Co-author David McDannald, an American, credits Drori’s efforts for animal rights to lead him to widen his focus.

“Animals were his toe hold as an activist,” McDannald said in a phone interview from Galveston, Texas. “The same model that he uses to fight corruption in courts over wildlife crime, he has tried to let Cameroon citizens use his legal team against corrupt officials (on other issues).”

Drori, an Israeli, uses Cameroon as his operational base and has spearheaded efforts in central Africa for conservation, democracy and the rule of law and human rights, McDannald said.

Drori’s perspective, McDannald said, comes from his experience in knowing how to deal with life in sub-Saharan Africa.

“The organization (LAGA) was the culmination of his search for purpose,” McDannald said. “He evolved from an adventure setting out across Kenya and slowly began to participate in the places he traveled to, that is, going with women to weed cassaba fields or teaching science in a bush classroom.

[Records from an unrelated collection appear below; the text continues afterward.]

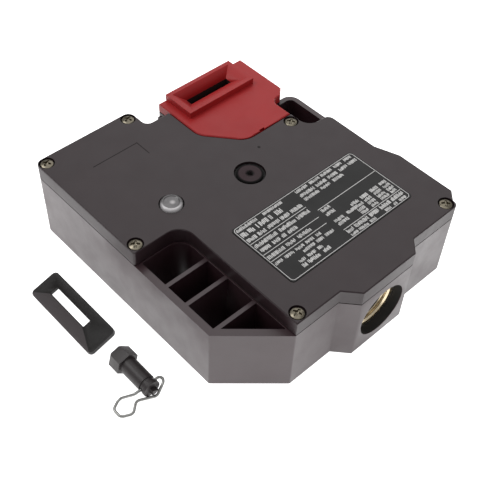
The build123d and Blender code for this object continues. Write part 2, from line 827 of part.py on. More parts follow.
# head body: plate, block, collar, funnel, slots and cam cavity
cam_pos = (front_y + cam_y, cam_z)
block_bottom = head_floor + 0.1
collar_cx = left_x + collar_left + collar_w / 2
collar_cy = front_y + head_back - collar_l / 2
collar_top = cover_top + collar_h
funnel_bottom = collar_top - funnel_depth
slot_pos = (rod_x, front_y + tongue_y)
end_plane = Plane(origin=(rod_x, front_y + head_back, cam_z - cam_r - 0.2), x_dir=(1, 0, 0), z_dir=(0, -1, 0))
with BuildPart() as head_body:
    with BuildSketch(Plane.XY.offset(head_plate_bottom)):
        add(head_plan.sketch)
    extrude(amount=head_plate_t)
    chamfer(head_body.faces().sort_by(Axis.Z)[-1].outer_wire().edges(), length=head_edge)
    with BuildSketch(Plane.XY.offset(block_bottom)):
        add(block_plan.sketch)
    extrude(amount=head_plate_bottom - block_bottom)
    with BuildSketch(Plane.XY.offset(cover_top)):
        with Locations((collar_cx, collar_cy)):
            Rectangle(collar_w, collar_l)
    extrude(amount=collar_h)
    # funnel down to the tongue slot
    with BuildSketch(Plane.XY.offset(collar_top)):
        with Locations((collar_cx, collar_cy)):
            Rectangle(collar_w - 2 * collar_wall, collar_l - 2 * collar_wall)
    with BuildSketch(Plane.XY.offset(funnel_bottom)):
        with Locations(slot_pos):
            Rectangle(slot_w, slot_t)
    loft(mode=Mode.SUBTRACT)
    with BuildSketch(Plane.XY.offset(slot_bottom)):
        with Locations(slot_pos):
            Rectangle(slot_w, slot_t)
    extrude(amount=funnel_bottom - slot_bottom + 0.1, mode=Mode.SUBTRACT)
    # end entry
    with BuildSketch(end_plane):
        Rectangle(slot_w + 4.0, slot_t + 2.6)
    with BuildSketch(end_plane.offset(end_funnel_depth)):
        Rectangle(slot_w, slot_t)
    loft(mode=Mode.SUBTRACT)
    with BuildSketch(end_plane.offset(end_funnel_depth - 0.1)):
        Rectangle(slot_w, slot_t)
    extrude(amount=end_slot_l, mode=Mode.SUBTRACT)
    # cam cavity, shaft bore and rod bore
    with BuildSketch(Plane.YZ.offset(rod_x - cam_w / 2 - cam_side_clear)):
        with Locations(cam_pos):
            Circle(cam_r + cam_clear)
    extrude(amount=cam_w + 2 * cam_side_clear, mode=Mode.SUBTRACT)
    with BuildSketch(Plane.YZ.offset(block_left + 1.5)):
        with Locations(cam_pos):
            Circle(shaft_d / 2)
    extrude(amount=shaft_l, mode=Mode.SUBTRACT)
    with BuildSketch(rod_plane.offset(block_front - 1.0)):
        Circle(rod_d / 2 + 0.5)
    extrude(amount=front_y + cam_y - block_front, mode=Mode.SUBTRACT)
    # holes of the head screws, latch notch at the front edge
    with BuildSketch(Plane.XY.offset(block_bottom)):
        with Locations(*head_screw_positions):
            Circle(head_screw_d / 2)
    extrude(amount=head_screw_l - 1.5, mode=Mode.SUBTRACT)
    with BuildSketch(Plane.XY.offset(cover_top - 1.5)):
        with Locations((rod_x, front_y + head_front)):
            Rectangle(latch_notch_w, 1.6)
    extrude(amount=1.5, mode=Mode.SUBTRACT)
head_body.part.label = "head_body"
export_step(head_body.part, "parts/head_body.step")

# seal between the head plate and the raised seat
with BuildSketch() as seal_opening:
    offset(block_plan.sketch, amount=seal_opening_gap, kind=Kind.INTERSECTION)
with BuildPart() as head_seal:
    with BuildSketch(Plane.XY.offset(head_plate_bottom - head_seal_t)):
        offset(head_plan.sketch, amount=-seal_inset, kind=Kind.INTERSECTION)
        add(seal_opening.sketch, mode=Mode.SUBTRACT)
    extrude(amount=head_seal_t)
head_seal.part.label = "head_seal"
export_step(head_seal.part, "parts/head_seal.step")

# head screws from the back
for screw_index, (sx, sy) in enumerate(head_screw_positions):
    with BuildPart() as head_screw:
        with BuildSketch(Plane.XY.offset(head_screw_sink)):
            with Locations((sx, sy)):
                Circle(head_screw_head_d / 2)
        extrude(amount=head_screw_head_h)
        with BuildSketch(Plane.XY.offset(head_screw_sink + head_screw_head_h)):
            with Locations((sx, sy)):
                Circle(head_screw_d / 2)
        extrude(amount=head_screw_l)
        with BuildSketch(Plane.XY.offset(head_screw_sink)):
            with Locations((sx, sy)):
                Rectangle(head_screw_cross_l, head_screw_cross)
                Rectangle(head_screw_cross, head_screw_cross_l)
        extrude(amount=head_screw_cross_depth, mode=Mode.SUBTRACT)
    head_screw.part.label = f"head_screw_{screw_index + 1}"
    export_step(head_screw.part, f"parts/head_screw_{screw_index + 1}.step")

# cam shaft
with BuildPart() as cam_shaft:
    with BuildSketch(Plane.YZ.offset(block_left + 1.5)):
        with Locations(cam_pos):
            Circle(shaft_d / 2)
    extrude(amount=shaft_l)
cam_shaft.part.label = "cam_shaft"
export_step(cam_shaft.part, "parts/cam_shaft.step")

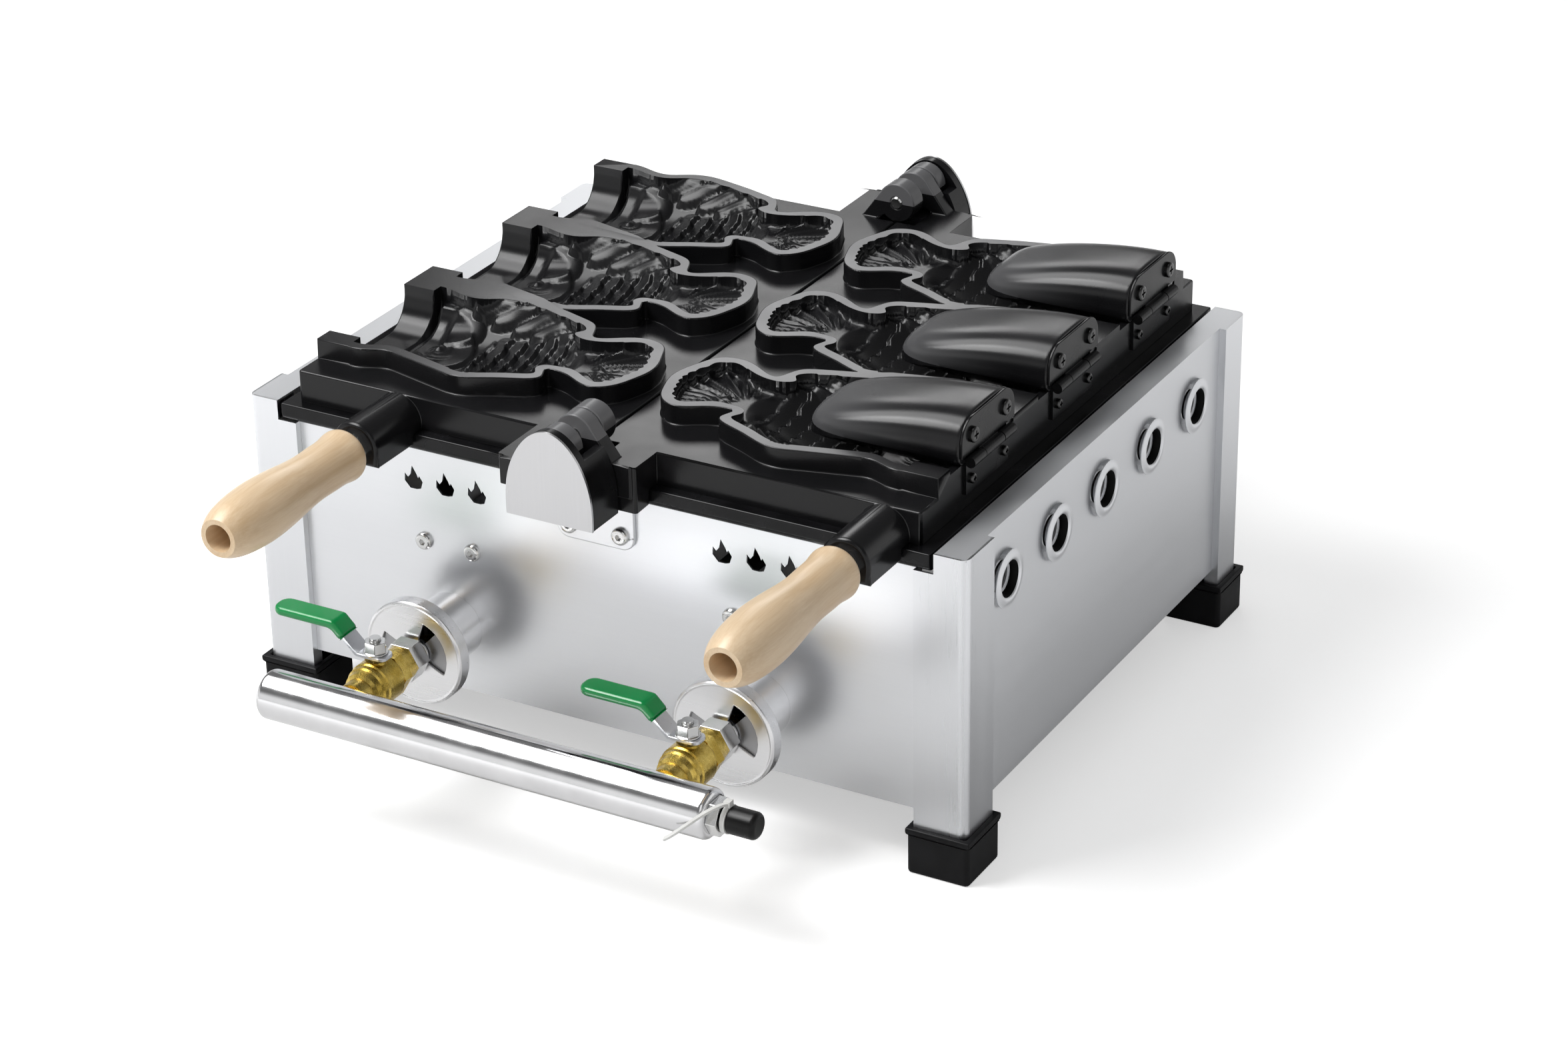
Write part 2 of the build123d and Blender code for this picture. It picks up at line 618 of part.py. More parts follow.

“That wasn’t enough. In Sierra Leone he experienced the amazing spirit of the Leonean people when they were under threat of being murdered in Freetown.”

Drori also was in a war zone in Liberia. To document and expose his encounters with war victims and child soldiers, Drori began working as a photojournalist.

McDannald and Drori met in Nairobi, Kenya, in 2000 and, according to McDannald, “we were like two souls finding this commonality.”

In the book’s postscript, McDannald writes that he and Drori began to write the book in 2008. After he got to know Drori’s mother in Israel, he understood that “her son’s story could only have arisen from the rare household where courage, individualism and compassion had been emphasized.”

Ofir Drori and David McDannald discuss, sign “The Last Great Ape” at 6 p.m. Friday, Aug. 24, at Collected Works, 202 Galisteo, Santa Fe and at 3 p.m. Saturday, Aug. 25, at Bookworks, 4022 Rio Grande NW.